Dr. Rozenn N. Lemaitre from the University of Washington, Seattle, and colleagues collected data on 1914 women and men, 65 years of age or older, who participated in the CHS. At baseline, these patients were free from cardiovascular disease, according to the report in the June 24th issue of the Archives of Internal Medicine. The patients were receiving drugs to lower cholesterol (251 subjects) or no therapy (1663 subjects). Among the untreated patients, 717 were prescribed drug therapy and 946 were prescribed diet therapy.

After 7.3 years of follow-up, the researchers looked for incident cardiovascular disease and all-cause mortality. There were 159 myocardial infarctions, 159 strokes, and 64 deaths due to cardiovascular disease, and 362 total deaths.

"We observed a 56% lower risk of incident cardiovascular events and a 44% lower all-cause mortality associated with the use of statins among CHS participants for whom therapy for the lowering of cholesterol levels was recommended and who were on average aged 72 years at entry into the cohort," Dr. Lemaitre and colleagues report.
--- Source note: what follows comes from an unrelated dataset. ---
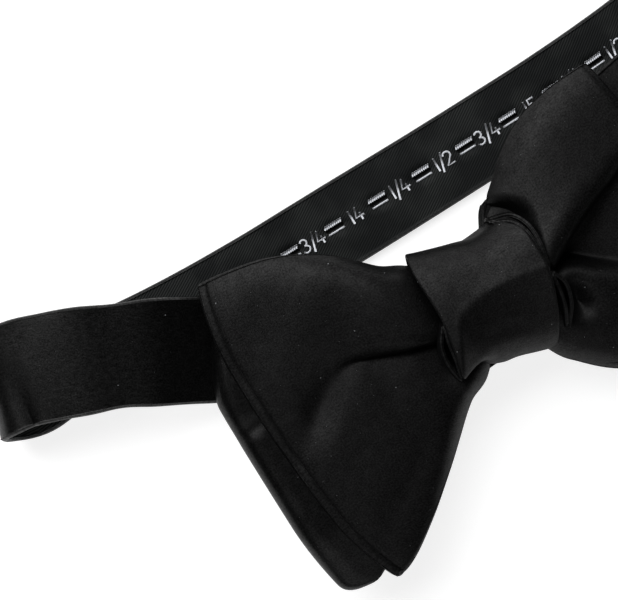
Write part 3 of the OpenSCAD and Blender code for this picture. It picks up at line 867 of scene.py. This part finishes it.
def tape():
    start = band_reach[tape_start] + 0.5
    marks = list(np.arange(start, band_reach[-1] - 0.4, 1.9))
    ends = [s + e * SLOT_L / 2 for s in slot_lengths for e in (-1, 1)]
    marks = [m for m in marks if min(abs(m - e) for e in ends) > 0.8] + ends
    lengths = np.array(sorted(marks))
    rows = at_length(stations, band_reach, lengths)
    half_slot = SLOT_W / 2 / (BAND_HALF * TAPE_SHARE)
    cells = np.array([-1, -0.95, -0.7, -0.35, -half_slot, half_slot, 0.35, 0.7, 0.95, 1.0])
    inner = rows.copy()
    inner[:, 3:6] *= -1
    offset = (TAPE_LIFT + inner[:, 7])[:, None, None]
    g = ribbon(inner, cells, crown=0.0, share=TAPE_SHARE) + inner[:, None, 3:6] * offset
    middle = (lengths[:-1] + lengths[1:]) / 2
    in_slot = np.array([min(abs(m - s) for s in slot_lengths) < SLOT_L / 2 for m in middle])
    cut = np.zeros((len(rows) - 1, len(cells) - 1), bool)
    cut[in_slot, len(cells) // 2 - 1] = True
    return g, cut


tape_grid, tape_holes = tape()
fabric("size_tape_twill", "size_tape", tape_grid, TAPE_T, (18.4, 308), "laid", ["neckband_left"],
       material=TWILL, slot="size_tape", holes=tape_holes, rim=[(0.3, 0.0)], subdivide=0)


def on_tape(s, x, y, lift):
    """Points on the tape's face: x along the numerals' line, y up it, in mm from length s."""
    rows = at_length(stations, band_reach, s + np.asarray(x, float))
    _, side = frames(at_length(stations, band_reach, np.array([s - 0.5, s + 0.5])))
    side = side[0]
    height = TAPE_LIFT + TAPE_T / 2 + rows[:, 7] + lift
    return rows[:, :3] - rows[:, 3:6] * height[:, None] - side * np.asarray(y, float)[:, None]


def arc(cx, cy, rx, ry, start, end, count=9):
    a = np.radians(np.linspace(start, end, count))
    return np.stack([cx + rx * np.cos(a), cy + ry * np.sin(a)], axis=1)


def line(*points):
    return np.array(points, float)


def joined(*paths):
    return np.concatenate(paths)


# Strokes of each numeral in a box one high, and its width: one thin line, as woven.
GLYPHS = {
    "1": ([line((0.06, 0), (0.06, 1))], 0.12),
    "2": ([joined(arc(0.3, 0.72, 0.28, 0.27, 165, -25), line((0.02, 0.03), (0.62, 0.03)))], 0.62),
    "3": ([joined(arc(0.28, 0.75, 0.26, 0.24, 150, -90, 8), arc(0.28, 0.26, 0.29, 0.25, 90, -150))], 0.58),
    "4": ([line((0.30, 1.0), (0.04, 0.30), (0.70, 0.30)), line((0.46, 0.52), (0.46, 0.0))], 0.70),
    "5": ([joined(line((0.56, 0.97), (0.10, 0.97), (0.08, 0.56)), arc(0.28, 0.31, 0.28, 0.29, 100, -150))],
          0.58),
    "6": ([joined(line((0.46, 1.0), (0.12, 0.55)), arc(0.31, 0.29, 0.27, 0.27, 160, -190, 12))], 0.60),
    "7": ([line((0.04, 0.97), (0.56, 0.97), (0.22, 0.0))], 0.58),
    "/": ([line((0.0, -0.22), (0.42, 1.14))], 0.40),
}


def label_text(k):
    quarters = round(4 * HOOK_LABEL) - k
    whole, part = divmod(quarters, 4)
    return {0: str(whole), 1: "1/4", 2: "1/2", 3: "3/4"}[part]


HOOK_LABEL = 16.75                                             # the label just before the hook's slot
NUMERAL_H, STROKE_W, STROKE_T = 3.3, 0.46, 0.16


def stroke_mesh(paths, width, height):
    """Flat rounded strips of thread along paths of 3-D points with a face normal each."""
    points, faces = [], []
    for path, up in paths:
        heading = unit(np.gradient(path, axis=0))
        side = unit(np.cross(up, heading))
        start = len(points)
        profile = [(-0.5, 0.0), (-0.42, 0.75), (0.0, 1.0), (0.42, 0.75), (0.5, 0.0)]
        caps = [path[0] - heading[0] * width * 0.35, path[-1] + heading[-1] * width * 0.35]
        for p, q, u in zip(path, side, up):
            points += [p + q * width * a + u * height * b for a, b in profile]
        k = len(profile)
        for i in range(len(path) - 1):
            for j in range(k - 1):
                a = start + i * k + j
                faces.append((a, a + 1, a + k + 1, a + k)[::-1])
            a = start + i * k
            faces.append((a, a + k, a + 2 * k - 1, a + k - 1)[::-1])
        for end, i, order in ((0, 0, 1), (1, len(path) - 1, -1)):
            tip = len(points)
            points.append(caps[end] + up[i] * height * 0.35)
            ring = [start + i * k + j for j in range(k)]
            for a, b in zip(ring, ring[1:] + ring[:1]):
                faces.append((tip, b, a)[::order])
    return np.array(points), faces


def tape_up(s, count):
    rows = at_length(stations, band_reach, np.full(count, float(s)))
    return -rows[:, 3:6]


def numerals():
    paths = []
    for s in label_lengths:
        k = round((hook_s - s) / SLOT_PITCH - 0.5)
        text = label_text(k)
        strokes, x = [], 0.0
        for c in text:
            parts, width = GLYPHS[c]
            strokes += [p + np.array([x, 0]) for p in parts]
            x += width + (0.16 if c != "/" else 0.04)
        for p in strokes:
            xy = (p - np.array([x / 2 - 0.06, 0.5])) * NUMERAL_H
            path = on_tape(s, xy[:, 0], xy[:, 1], 0.0)
            paths.append((path, tape_up(s, len(path))))
    points, faces = stroke_mesh(paths, STROKE_W, STROKE_T)
    piece = mesh_from("size_numerals_woven", points, faces, points[:, :2] * MM, WHITE, subdivide=0)
    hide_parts("size_numerals")


def slot_marks():
    """Above each slot a bar of slanting stitches, below it a thin line."""
    thick, thin = [], []
    for s in slot_lengths:
        if abs(s - hook_s) < 1:
            continue
        for x in np.linspace(-2.05, 2.05, 9):
            path = on_tape(s, np.array([x - 0.22, x + 0.22]), np.array([0.62, 1.42]), 0.0)
            thick.append((path, tape_up(s, 2)))
        path = on_tape(s, np.linspace(-2.1, 2.1, 6), np.full(6, -0.85), 0.0)
        thin.append((path, tape_up(s, 6)))
    a, fa = stroke_mesh(thick, 0.40, STROKE_T)
    b, fb = stroke_mesh(thin, 0.46, STROKE_T)
    points = np.concatenate([a, b])
    faces = fa + [tuple(i + len(a) for i in f) for f in fb]
    piece = mesh_from("slot_bars_woven", points, faces, points[:, :2] * MM, WHITE, subdivide=0)
    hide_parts("slot_bars")


numerals()
slot_marks()


# ---- fabric tabs round the fittings ----

def tab(name, node, centre, radius, path, width, thickness, flat):
    """A strip folded round a bar: path is its line (along the strap, up) before the turn, then after it."""
    before, after, degrees = path
    line_2d = list(before)
    for a in np.radians(np.linspace(*degrees, 13)):
        line_2d.append((radius * math.cos(a), radius * math.sin(a)))
    line_2d += after
    points = np.array([centre + ALONG * a + UP * b for a, b in line_2d])
    heading = unit(np.gradient(points, axis=0))
    nrm = unit(np.cross(heading, AXIS))
    rows = np.array([station(*p, q, width / 2) for p, q in zip(points, nrm)])
    g = ribbon(rows, np.array([-1, -0.94, -0.5, 0, 0.5, 0.94, 1.0]))
    fabric(name, node, g, thickness, flat, "folded", ["neckband_right", "slide_ring"], material=BAND_SATIN_PAINTED_SHADE)


tab("ring_tab_loop", "ring_tab", TAB_BAR, 1.5,
    ([(-8.0, 0.52), (-5, 0.54), (-2.6, 0.66), (-1.4, 1.15)],
     [(-1.4, -1.15), (-2.6, -0.66), (-5, -0.54), (-8.0, -0.52)], (110, -110)),
    20.6, 0.86, (20.8, 23))
tab("hook_tab_loop", "hook_tab", HOOK_BAR, 1.4,
    ([(-3.3, -0.28), (-2.2, -0.1), (-1.45, 0.5)], [(-1.2, -1.28), (-2.2, -1.2), (-3.3, -1.2)], (130, -110)),
    11.6, 0.8, (12, 13.5))


# ---- CAD nodes that stay, with their finishes ----

for names, material in (
    (("slide_ring", "t_hook"), NICKEL),
    (("ring_tab_stitching", "hook_tab_stitching"), BLACK_THREAD),
):
    for name in names:
        mesh = frame["nodes"][name].data
        mesh.materials.clear()
        mesh.materials.append(material)


# ---- floor, light and camera ----

FLOOR_HALF, FLOOR_GAP = 3.0, 0.0002                            # in metres


def floor():
    mesh = bpy.data.meshes.new("floor")
    corners = [(FLOOR_HALF * x, FLOOR_HALF * y, 0) for x, y in ((-1, -1), (1, -1), (1, 1), (-1, 1))]
    mesh.from_pydata(corners, [], [(0, 1, 2, 3)])
    paper = Nodes("white_paper")
    paper.link(paper.colour(paper.noise(paper.place("Object"), 30), (0.49, 0.49, 0.49), (0.51, 0.51, 0.51)),
               paper.shader.inputs["Base Color"])
    paper.set(Roughness=0.9, Specular_IOR_Level=0.1, Emission_Color=(1, 1, 1, 1), Emission_Strength=0.78)
    mesh.materials.append(paper.material)
    obj = bpy.data.objects.new("floor", mesh)
    obj.location = (0, 0, cad_bounds[0][2] - FLOOR_GAP)
    bpy.context.scene.collection.objects.link(obj)


def area_light(name, place, target, size, watts):
    data = bpy.data.lights.new(name, "AREA")
    data.shape = "RECTANGLE"
    data.size, data.size_y = size
    data.energy = watts
    obj = bpy.data.objects.new(name, data)
    obj.location = place
    obj.rotation_euler = Vector(target - place).to_track_quat("-Z", "Y").to_euler()
    bpy.context.scene.collection.objects.link(obj)


TURN = math.radians(-32)
IMAGE_UP = np.array([-math.sin(TURN), math.cos(TURN), 0])
IMAGE_RIGHT = np.array([math.cos(TURN), math.sin(TURN), 0])
CAMERA_H = 0.335
NADIR = np.array([-0.0335, 0.02095, 0.0])

floor()
area_light("key", NADIR + IMAGE_UP * 0.5 - IMAGE_RIGHT * 0.35 + UP * 0.5, NADIR, (0.9, 0.8), 10.0)
area_light("fill", NADIR - IMAGE_UP * 0.45 + UP * 0.45, NADIR, (0.6, 0.5), 0.9)

world = bpy.data.worlds.new("studio")
world.use_nodes = True
tree = world.node_tree
background = tree.nodes["Background"]
direction = tree.nodes.new("ShaderNodeTexCoord")
parts = tree.nodes.new("ShaderNodeSeparateXYZ")
fall = tree.nodes.new("ShaderNodeMapRange")
tree.links.new(direction.outputs["Generated"], parts.inputs[0])
tree.links.new(parts.outputs["Z"], fall.inputs["Value"])
for key, number in (("From Min", 0.2), ("From Max", 0.9), ("To Min", 0.50), ("To Max", 0.36)):
    fall.inputs[key].default_value = number
tree.links.new(fall.outputs[0], background.inputs["Strength"])
bpy.context.scene.world = world

camera = bpy.data.cameras.new("camera")
camera.sensor_width = 36
camera.lens = 82.9
camera.clip_start = 0.01
viewer = bpy.data.objects.new("camera", camera)
viewer.location = NADIR + UP * CAMERA_H
viewer.rotation_euler = (0, 0, TURN)
bpy.context.scene.collection.objects.link(viewer)
bpy.context.scene.camera = viewer
bpy.context.scene.view_settings.view_transform = "Standard"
"Physicians [should] consider statin therapy for elderly patients for whom cholesterol-lowering therapy is recommended according to the NCEP guidelines," Dr. Lemaitre told Reuters Health.

"It must be emphasized that this prospective study was not a controlled clinical trial," Dr. Scott M. Grundy from the University of Texas Southwestern Medical Center at Dallas, comments in a journal editorial. However, the study adds to the "growing evidence that LDL-lowering therapy is effective for reducing the risk of coronary heart disease in older persons," he adds.

Arch Intern Med 2002;162:1329-1331,1395-1400.